Lean Tip #1737 – Hold a Daily, 10-minute Company Meeting
While meetings are generally considered a necessity, they can carry on to the point where they eat away at the work day. Rather shorter, more efficient meetings that cover the basics in 10 minutes flat are preferred.

Daily huddles serve as a firehose of information that keeps everyone in the loop, including a roundup of our key performance indicators, the celebration of accomplishments, and the identification of opportunities to improve.

Not only is it a good way to keep all employees up to speed on any new developments within the company, keeping meetings short and sweet forces a streamlined meeting process, and reduces time wasted.

Lean Tip #1738 – Figure Out How the Work Gets Done.
We have lots of assumptions about how work gets done that don’t mirror exactly what happens. After all, during the day-to-day grind, we don’t think about how we do the work, we often just do it. Ask an outside observer to record the steps of the process in a way that he/she could repeat it themselves if they had to, without assistance.

Lean Tip #1739 – Remove Inefficiencies and Waste.
Once you know what the workflow of your process looks like, take a second look at any step in the process that doesn’t directly create value for the customer. Manage, improve, and smooth your process flow to eliminate non-valued-added activity (e.g., wasted time, wasted movement, wasted inventory due to overproduction, customer delays, waiting for approvals, delays due to batching of work, unnecessary steps, duplication of effort, and errors and rework).
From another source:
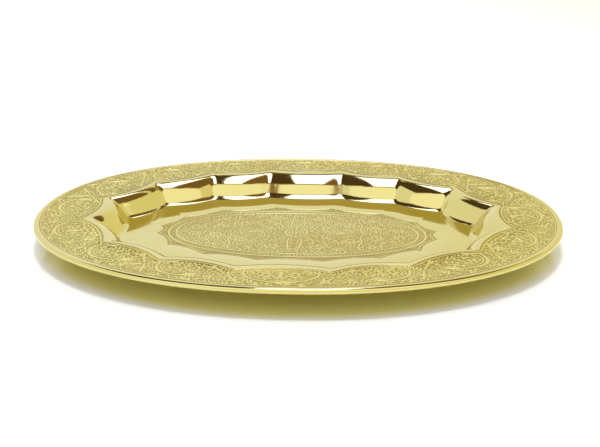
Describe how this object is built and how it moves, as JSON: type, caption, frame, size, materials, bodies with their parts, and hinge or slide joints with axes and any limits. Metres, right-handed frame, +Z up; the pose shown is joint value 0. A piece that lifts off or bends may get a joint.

Lean Tip #1740 – Make the Smallest Effective Change
You want to make a change that will solve the problem, but try to make business process changes as minimal as possible. The more changes you make, the more time you will lose in retraining and transitioning from the old process to the new process.


The more changes you introduce, the greater the uncertainty about the effect of those changes. Making precise, targeted changes to your process reduces the risk that unintended consequences can make you worse off than you were before.